Perineuronal nets (PNNs) in the brain are condensed glycosaminoglycan-rich extracellular matrix structures with heterogeneous composition yet specific organization. They typically assemble around a subset of fast-spiking interneurons that are implicated in learning and memory. Owing to their unique structural organization, PNNs have neuroprotective capacities but also participate in signal transduction and in controlling neuronal activity and plasticity. In this review, we define PNN structure in detail and describe its various biochemical and physiological functions. We further discuss the role of PNNs in brain disorders such as schizophrenia, bipolar disorder, Alzheimer disease and addictions. Lastly, we describe therapeutic approaches that target PNNs to alter brain physiology and counter brain dysfunction.

Introduction

The extracellular matrix (ECM) represents 10–20% of the brain volume [1]. In this matrix, glycosaminoglycans (GAGs) play a crucial structural role with hyaluronan (HA) being the major component [2]. Three different ECM compartments exist in the central nervous system (CNS): basement membrane, diffuse matrix and condensed matrix [3]. Basement membrane is a sheet-like layer made with collagen and laminin that forms a border between endothelial and parenchymal tissue. Diffuse matrix is present in the neural interstitials of brain parenchyma while condensed matrix called perineuronal nets (PNNs) forms around a subset of neurons. These two matrices are further enriched in proteoglycans (PGs).

PNNs were discovered over a century ago by Camillo Golgi but their components and organization are still not fully understood. They are rather heterogeneous structures that enwrap cell bodies and dendrites leaving holes for synaptic contacts. The most common histological technique to detect PNNs is by using the lectin Wisteria floribunda agglutinin (WFA) which recognizes the N-acetylgalactosamine of sugar chains present in the majority (>80%) of PNNs. WFA histology has revealed PNNs throughout the brain but mostly around fast-spiking parvalbumin interneurons (PV cells), which are highly active neurons that need a specialized microenvironment. In order to probe PNN function, loss of function experiments typically use chondroitinase ABC (ChABC), which is an enzyme that degrades chondroitin sulfate GAGs down to their disaccharide building blocks. This enzyme can be injected directly into the brain and has revealed the importance of PNNs in PV cell activity, in learning and memory and in certain pathologies.

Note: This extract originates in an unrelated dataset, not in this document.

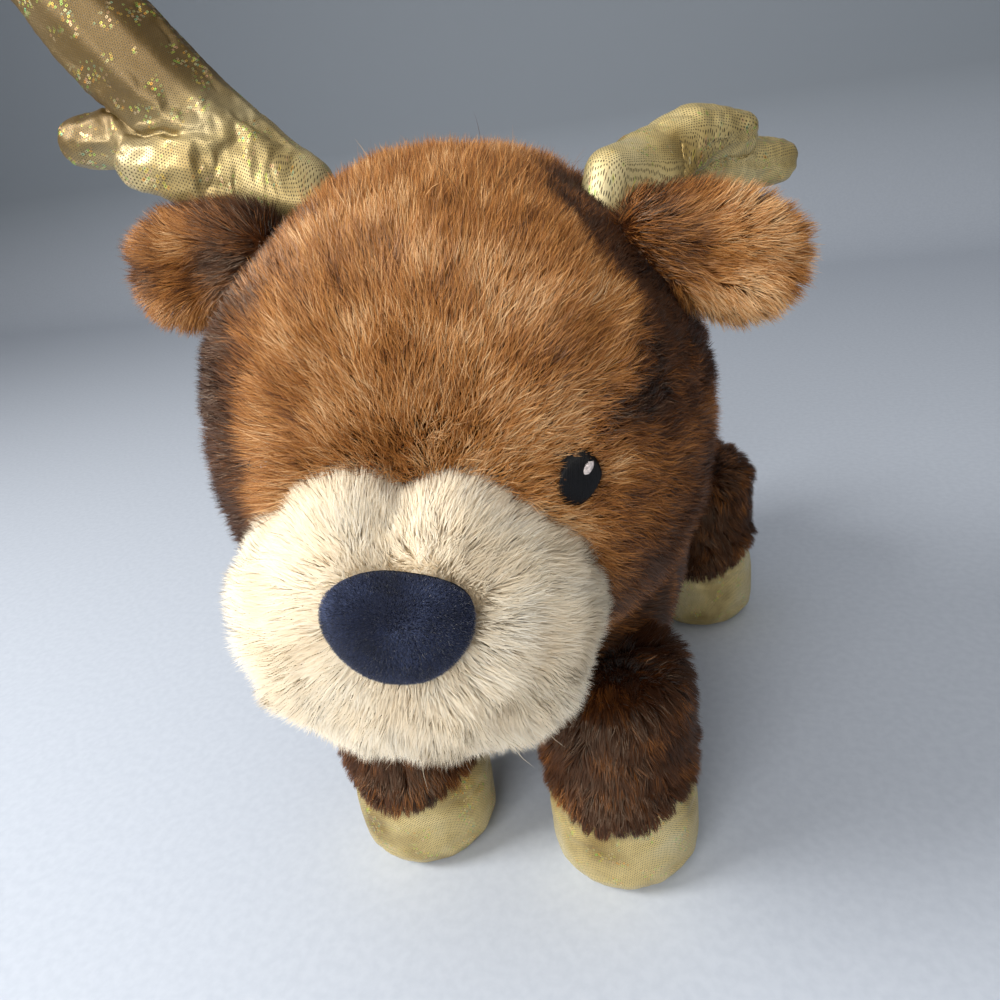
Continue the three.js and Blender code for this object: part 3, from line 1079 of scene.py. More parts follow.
@dataclass
class TailShape(Swell):
    """The tail along +Y from its seam."""

    root_thickness: float = 0.4
    reach: float = 17.5 * MM

    def bend(self, points: np.ndarray, half: np.ndarray) -> np.ndarray:
        """Thins the root.

        Args:
            points: Points of the plain swell.
            half: Its half sizes.

        Returns:
            The shaped points.
        """
        share = smooth(points[:, 1], -half[1], 0.0)
        points[:, 2] *= self.root_thickness + (1 - self.root_thickness) * share
        points[:, 1] += self.reach
        return points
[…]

In this review, we provide a description of known PNN components and subsequent variations that lead to its great heterogeneity. We illustrate how PNNs act as a physical barrier, interact with signaling molecules and regulate neuronal activity. We also describe its role in various brain functions and its ensuing implication in several brain disorders. Finally, we survey approaches to change PNN expression, which include not only ChABC but also genetic models and more precise molecular tools. Ongoing research into PNNs promises to further our understanding of brain physiology and animal behavior and provide us with novel therapeutics.